The deicer must have been new as he blasted the windshield with Type I fluid. This isn't ideal as we don't have windshield washer fluid to clear it. Type IV fluid is worse as it's a thick gel type substance.

After deicing we made our way to the runway. Precautions have to be made before turning on the packs (air conditioning for the cabin). Deicing fluid gets all over the plane including the inlets for the packs. We have to wait a few minutes and let the inlets blow out as much deicing fluids as possible. If we turn the packs on to early the cabin could be filled with smoke and a nasty smell from fluid being ingested and sent into the air stream.

This delay would come into my favor.

Everything done. We were the only aircraft moving on the airport property.

At 6:22 AM we began the takeoff roll. After I called "rotate" I smelled it. Deicing fluid. A little had made it's way into the air stream. No smoke though.

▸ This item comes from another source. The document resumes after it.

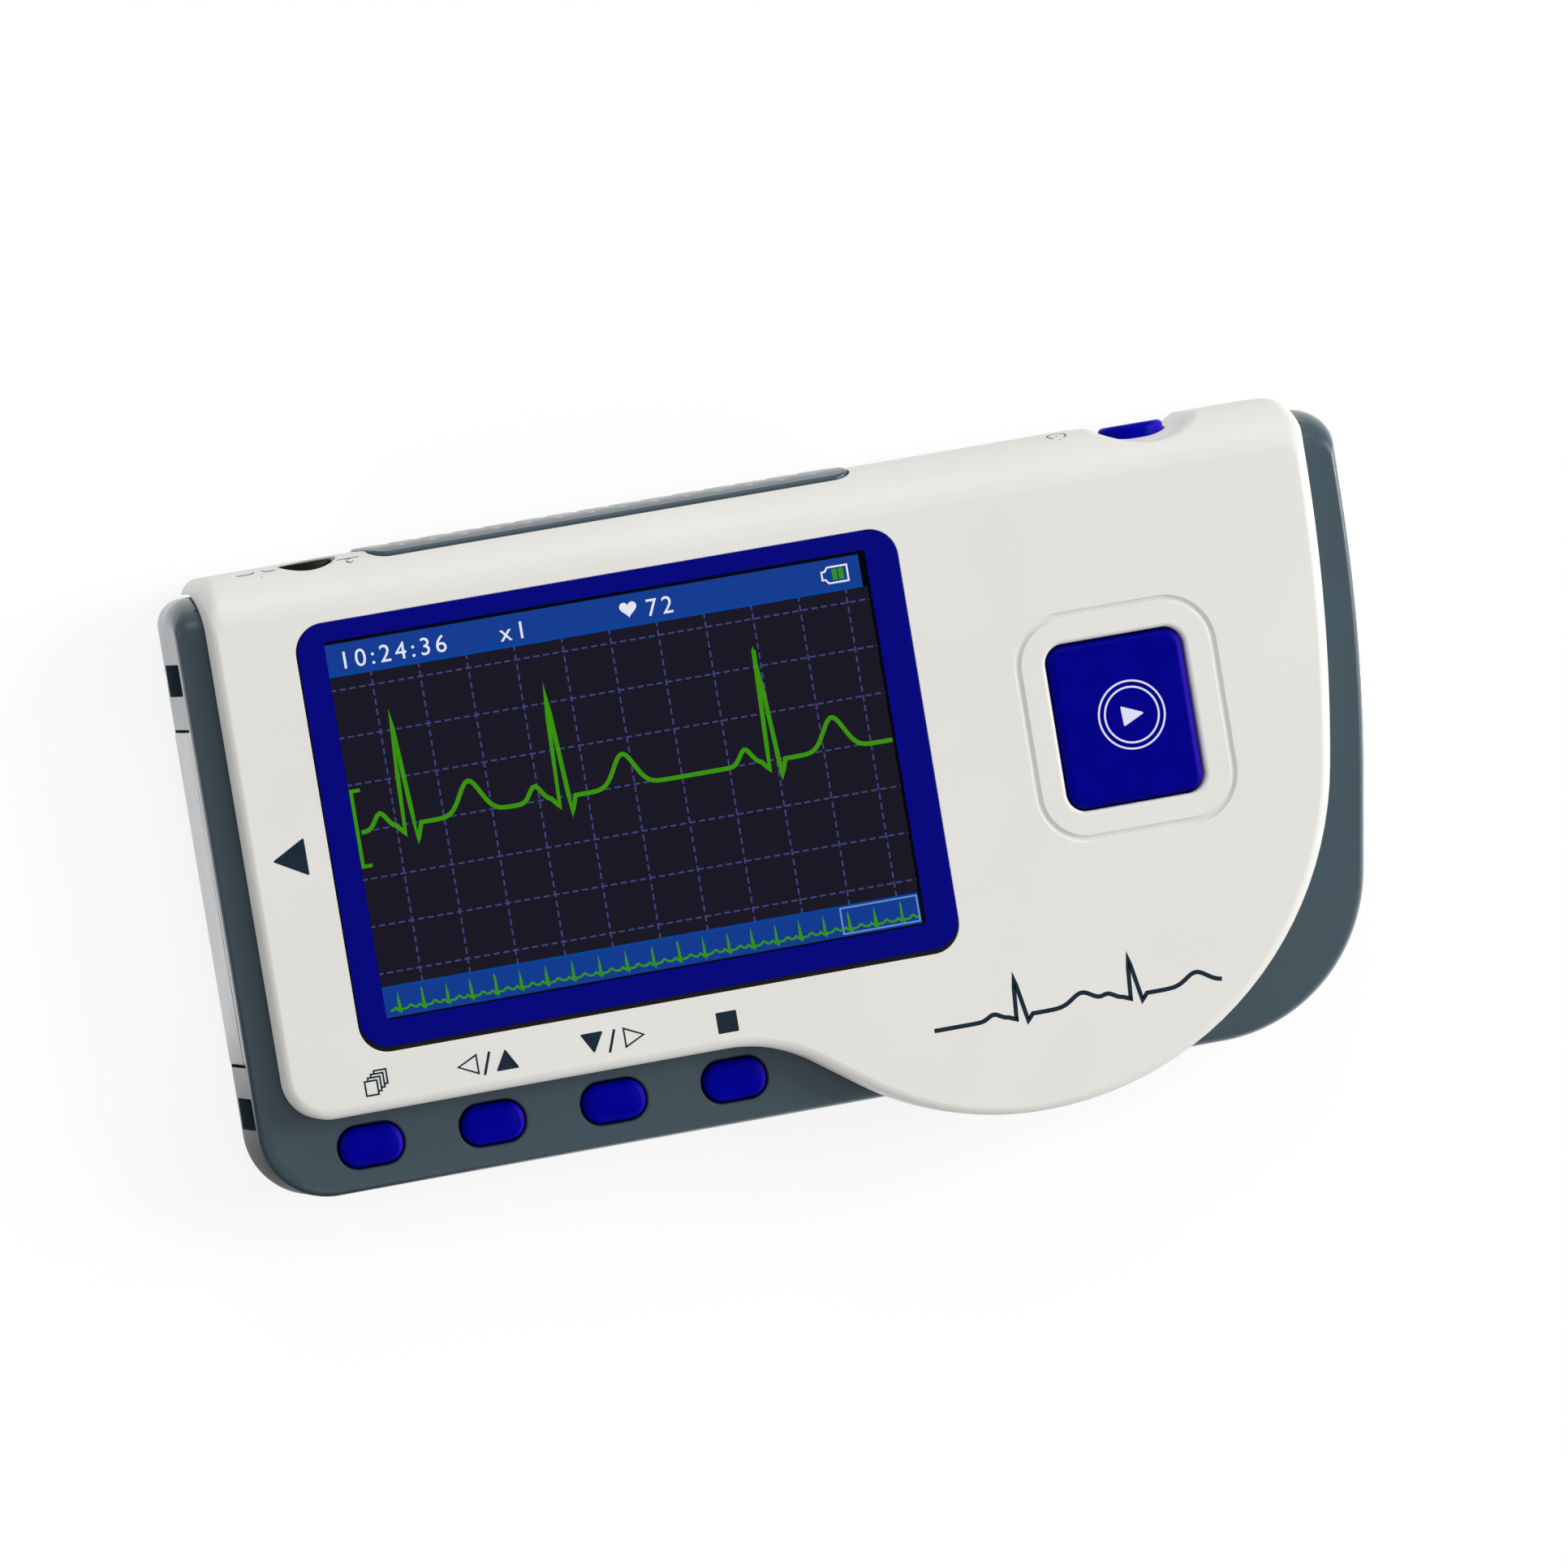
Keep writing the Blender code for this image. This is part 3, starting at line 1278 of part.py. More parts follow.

Supposed to arrive at 7AM, do a quick turn and then head back out at 7:35AM.

Ideally it could be done if we kept the same aircraft, for whatever reason we had a plane swap.

I used the FMS to send a message to the dispatcher seeing if we could keep the plane. Denied.

ETA was 7:12AM. The was the time we would land. Add a 6 minute taxi and 8 minutes for the people to deplane....we would not depart on time.

Someone somewhere saw this....and fixed the glitch.

They pulled us all from the next flight!

We blocked in at 7:13 AM. We had one minute to spare before being late according to the Department of Transportation. Airlines are given 14 minutes of scheduled arrival time to still report being "on time".

My entire crew were commuters. They all scurried off the find an earlier flight home. I hopped in my car and was on my couch by 7:55 AM. Not to shabby.

Off till Sunday. Going to hit the LA Autoshow this weekend.